9.启动好后根据数据库后台日志进行分析,查看操作系统的sysctl.conf文件配置,

因为只有在操作系统的共享内存足够大情况下>=24g,才能使得数据库max memory 配的上24g,

进而使得数据库的default data chche配上足够大接近24g的容量

root用户下

vi /etc/sysctl.conf

kernel.core_uses_pid = 1
kernel.shmmax = 32212254720
net.ipv4.tcp_fin_timeout = 30
net.ipv4.tcp_keepalive_time = 300
net.ipv4.tcp_tw_reuse = 1
net.ipv4.tcp_tw_recycle = 1
net.ipv4.tcp_syncookies = 1
net.ipv4.tcp_max_syn_backlog = 4096
net.ipv4.tcp_synack_retries = 2
net.ipv4.tcp_syn_retries = 2
net.ipv4.tcp_rmem = 32768
net.ipv4.tcp_wmem = 32768
net.ipv4.tcp_sack = 0

kernel.shmmax上看是已经足够大,支持30g了,但是shmmax内核参数定义单个共享内存段的最大值,

即单个进程的最大内存使用量,那么是否由于总得共享内存容量限制了呢,再看上面的配置内容,

没有kernel.shmall 参数设置。

kernel.shmall 参数是控制共享内存页数 。

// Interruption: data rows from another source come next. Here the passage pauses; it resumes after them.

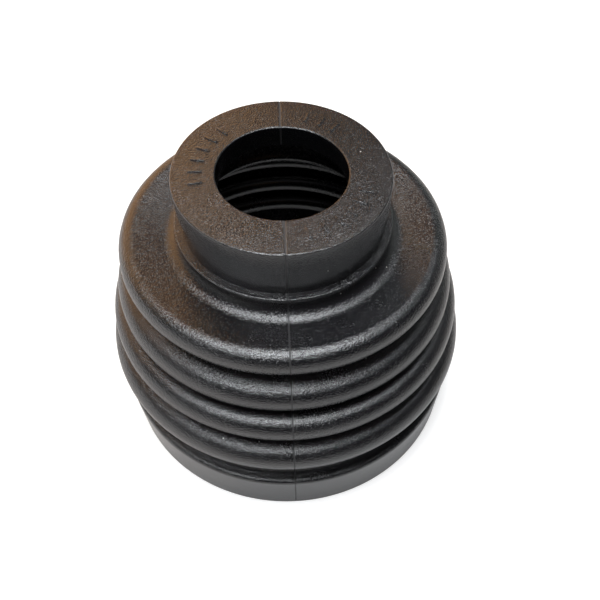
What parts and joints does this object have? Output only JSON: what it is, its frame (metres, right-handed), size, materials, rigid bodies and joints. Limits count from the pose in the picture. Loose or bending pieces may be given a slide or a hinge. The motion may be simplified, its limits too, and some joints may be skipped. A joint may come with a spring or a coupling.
{
  "type": "rubber bellows boot",
  "caption": "One-piece moulded rubber bellows boot: a thick collar with a round bore, a folded bell that widens downwards, and a wide plain mouth to clamp over a joint housing.",
  "frame": {"origin": "centre of the large end's bottom face, on the boot's axis", "axes": "+Z along the axis of revolution, from the large end to the small end; the mould's parting plane is the YZ plane"},
  "size_m": [0.0794, 0.0794, 0.0623],
  "materials": {
    "rubber": "black moulded rubber: fine spark-eroded grain on the folds and end faces, smoother collar side and flange"
  },
  "bodies": {
    "root": {"bellows_boot": "rubber"}
  },
  "joints": []
}
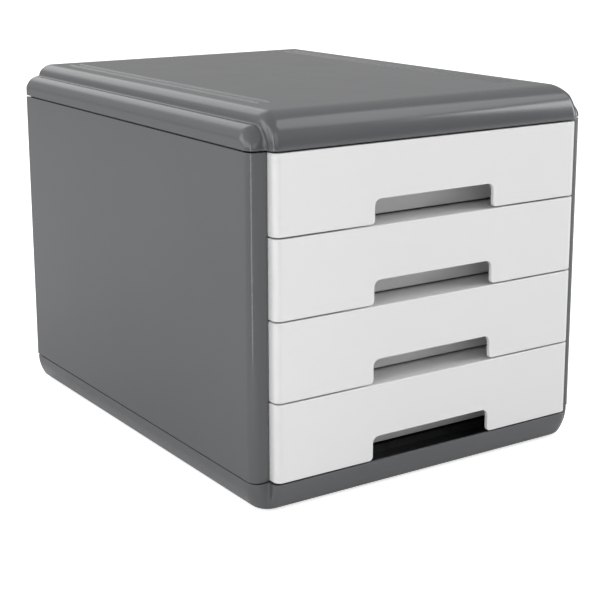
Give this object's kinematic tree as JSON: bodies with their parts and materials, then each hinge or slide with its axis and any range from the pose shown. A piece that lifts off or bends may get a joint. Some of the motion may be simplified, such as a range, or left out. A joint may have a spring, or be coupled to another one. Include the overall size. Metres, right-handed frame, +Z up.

Linux 共享内存页大小为4KB, 共享内
存段的大小都是共享内存页大小的整数倍。一个共享内存段的最大大小是30G,那么需
要共享内存页数是 30GB/4KB=31457280KB/4KB=7864320 (页),也就是64Bit 系统下
30GB 物理内存,设置 kernel.shmall = 7864320 才符合要求(几乎是原来设置2097152
的4倍)。这时可以将shmmax 参数调整到 30G 了.

kernel.shmmni ----
shmmni 内核参数是共享内存段的最大数量(注意这个参数不是 shmmin,是
shmmni, shmmin 表示内存段最小大小 ) 。shmmni 缺省值 4096 ,一般肯定是够用了 。


那问题基本确定了,马上添加了

kernel.shmall = 268435456 --1T


10.开始重新调整数据库服务内存,再次调整max memory到24g,

default data cache到16g结果服务还是马上down掉,这个问题到底出现在哪儿


11.进行google,关于数据库后台问题报告参数(还是上次down掉同类报告)的问题查找,

结果查来查去还是在操作系统的kernel共享内存的原因上


12.后来想到是否会由于机器没有重新启动,想要获取的缓存已经都被其他进城占用锁住,

而无法被数据库征用了呢,马上进行相关方面的资料查询,包括操作系统,以及数据库系统的。

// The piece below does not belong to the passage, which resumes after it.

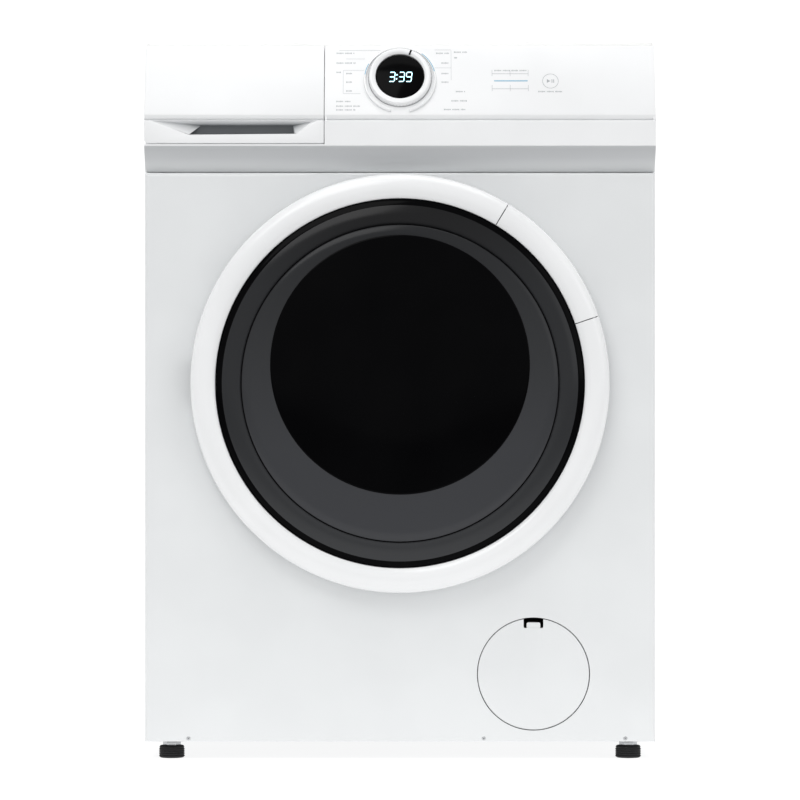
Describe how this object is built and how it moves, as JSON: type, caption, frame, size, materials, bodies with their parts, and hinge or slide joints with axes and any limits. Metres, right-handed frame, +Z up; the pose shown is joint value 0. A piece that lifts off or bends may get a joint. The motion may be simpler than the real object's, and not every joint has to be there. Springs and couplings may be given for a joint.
{
  "type": "front load washing machine",
  "caption": "White front-load washing machine with a round smoked door, a ring handle, a dial, a detergent drawer and a spinning drum on springs.",
  "frame": {"origin": "on the floor under the middle of the machine's box", "axes": "+Z up, the door faces -Y, +X to the right as seen from the front"},
  "size_m": [0.595, 0.565, 0.84],
  "materials": {
    "enamel_white": "smooth white enamel on sheet steel",
    "plastic_white": "moulded white ABS, satin gloss",
    "plastic_grey": "moulded grey polypropylene",
    "plastic_black": "glossy black plastic",
    "window_smoked": "smoked polycarbonate, polished",
    "glass_clear": "pressed clear glass",
    "rubber_black": "moulded black rubber",
    "rubber_grey": "moulded grey rubber",
    "steel": "bare or stainless steel",
    "aluminium_cast": "die-cast aluminium",
    "concrete": "cast concrete, rough",
    "motor_steel": "dark painted motor",
    "circuit_board": "circuit board in its carrier"
  },
  "bodies": {
    "root": {"left_side_panel": "enamel_white", "right_side_panel": "enamel_white", "rear_panel": "enamel_white", "rear_cover": "enamel_white", "front_panel": "enamel_white", "base_pan": "plastic_grey", "top_panel": "plastic_white", "control_fascia": "plastic_white", "display_lens": "plastic_black", "control_board": "circuit_board", "dispenser_housing": "plastic_white", "inlet_valve": "plastic_white", "door_lock": "plastic_grey", "hinge_bracket": "steel", "drain_pump": "plastic_grey", "drain_hose": "rubber_grey", "damper_cylinder_left": "plastic_grey", "damper_cylinder_right": "plastic_grey", "cord_gland": "plastic_black"},
    "drawer": {"drawer_front": "plastic_white", "detergent_drawer": "plastic_white", "siphon_cap": "plastic_grey"},
    "door": {"door_frame": "plastic_white", "door_window": "window_smoked", "door_inner_frame": "plastic_grey", "door_glass": "glass_clear", "hinge_leaf": "steel"},
    "handle": {"door_handle": "plastic_white"},
    "hook": {"door_hook": "steel"},
    "knob": {"programme_knob": "plastic_white"},
    "flap": {"filter_flap": "plastic_white"},
    "filter": {"pump_filter": "plastic_white"},
    "impeller": {"pump_impeller": "plastic_grey"},
    "tub": {"tub_front": "plastic_grey", "tub_rear": "plastic_grey", "front_bearing": "steel", "rear_bearing": "steel", "upper_counterweight": "concrete", "lower_counterweight": "concrete", "motor": "motor_steel", "heater": "steel", "drive_belt": "rubber_black", "damper_rod_left": "steel", "damper_rod_right": "steel", "spring_left": "steel", "spring_right": "steel", "door_gasket": "rubber_grey", "sump_hose": "rubber_black", "fill_hose": "rubber_black"},
    "drum": {"drum": "steel", "drum_spider": "aluminium_cast", "drum_pulley": "aluminium_cast", "paddle_1": "plastic_white", "paddle_2": "plastic_white", "paddle_3": "plastic_white"},
    "motor_shaft": {"motor_pulley": "steel"},
    "foot_body_1": {"foot_1": "rubber_black"},
    "foot_body_2": {"foot_2": "rubber_black"},
    "foot_body_3": {"foot_3": "rubber_black"},
    "foot_body_4": {"foot_4": "rubber_black"}
  },
  "joints": [
    {"name": "drawer_slide", "type": "slide", "parent": "root", "child": "drawer", "axis": [0, -1, 0], "range_m": [0, 0.2]},
    {"name": "door_hinge", "type": "hinge", "parent": "root", "child": "door", "pos_m": [-0.2335, -0.2655, 0.439], "axis": [0, 0, -1], "range_deg": [0, 120]},
    {"name": "door_handle_pull", "type": "hinge", "parent": "door", "child": "handle", "pos_m": [0.16027, -0.272, 0.56763], "axis": [0.6259, 0, -0.7799], "range_deg": [0, 12], "stiffness_Nm_per_rad": 1.5, "springref_deg": -11.46},
    {"name": "door_hook_turn", "type": "hinge", "parent": "door", "child": "hook", "pos_m": [0.2215, -0.263, 0.439], "axis": [0, 0, 1], "range_deg": [0, 12]},
    {"name": "programme_knob_turn", "type": "hinge", "parent": "root", "child": "knob", "pos_m": [0, -0.24172, 0.7954], "axis": [0, -0.9354, 0.3535], "continuous": true},
    {"name": "filter_flap_hinge", "type": "hinge", "parent": "root", "child": "flap", "pos_m": [0.1556, -0.2463, 0.0422], "axis": [1, 0, 0], "range_deg": [0, 90]},
    {"name": "pump_filter_unscrew", "type": "hinge", "parent": "root", "child": "filter", "pos_m": [0.1556, -0.2385, 0.1002], "axis": [0, -1, 0], "range_deg": [0, 180]},
    {"name": "pump_impeller_spin", "type": "hinge", "parent": "root", "child": "impeller", "pos_m": [0.1556, -0.1335, 0.1002], "axis": [0, -1, 0], "continuous": true},
    {"name": "tub_float", "type": "slide", "parent": "root", "child": "tub", "axis": [0, 0, 1], "range_m": [-0.008, 0.008], "stiffness_N_per_m": 40000, "springref_m": 0.00686, "deforming": ["spring_left", "spring_right", "door_gasket", "sump_hose", "fill_hose"]},
    {"name": "drum_spin", "type": "hinge", "parent": "tub", "child": "drum", "pos_m": [0, 0, 0.439], "axis": [0, -1, 0], "continuous": true},
    {"name": "motor_spin", "type": "hinge", "parent": "tub", "child": "motor_shaft", "pos_m": [0.075, 0.2, 0.118], "axis": [0, -1, 0], "continuous": true},
    {"name": "foot_1_turn", "type": "hinge", "parent": "root", "child": "foot_body_1", "pos_m": [-0.268, -0.2115, 0], "axis": [0, 0, 1], "continuous": true},
    {"name": "foot_2_turn", "type": "hinge", "parent": "root", "child": "foot_body_2", "pos_m": [0.268, -0.2115, 0], "axis": [0, 0, 1], "continuous": true},
    {"name": "foot_3_turn", "type": "hinge", "parent": "root", "child": "foot_body_3", "pos_m": [-0.268, 0.2315, 0], "axis": [0, 0, 1], "continuous": true},
    {"name": "foot_4_turn", "type": "hinge", "parent": "root", "child": "foot_body_4", "pos_m": [0.268, 0.2315, 0], "axis": [0, 0, 1], "continuous": true}
  ],
  "couplings": [
    {"joint": "door_hook_turn", "follows": "door_handle_pull", "ratio": 1},
    {"joint": "motor_spin", "follows": "drum_spin", "ratio": 12.273}
  ]
}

13.查找到了一则关于步骤7中出现问题os_create_region Errors 的官方文档:

os_create_region Errors

Error message text

os_create_region: shmget (0x%x): %s

os_create_region: Shared memory segment %d is in the way

os_create_region: uninitialized shared memory descriptor

os_create_region: shmat (%d): %s

os_create_region: can't allocate %d bytes

This error may be caused by a hardware problem.

Explanation

Adaptive Server uses the following functions to manage shared memory:

  • os_get_shmid - create a shared memory identifier

  • os_create_region - create a region based on a shared memory identifier

  • os_attach_region - attach to a region based on a shared memory identifier

  • os_detach_region - detach from (and delete) the shared region

  • os_format_shmid - format a shared memory identifier for printing

When os_create_region errors occur, Adaptive Server will not start.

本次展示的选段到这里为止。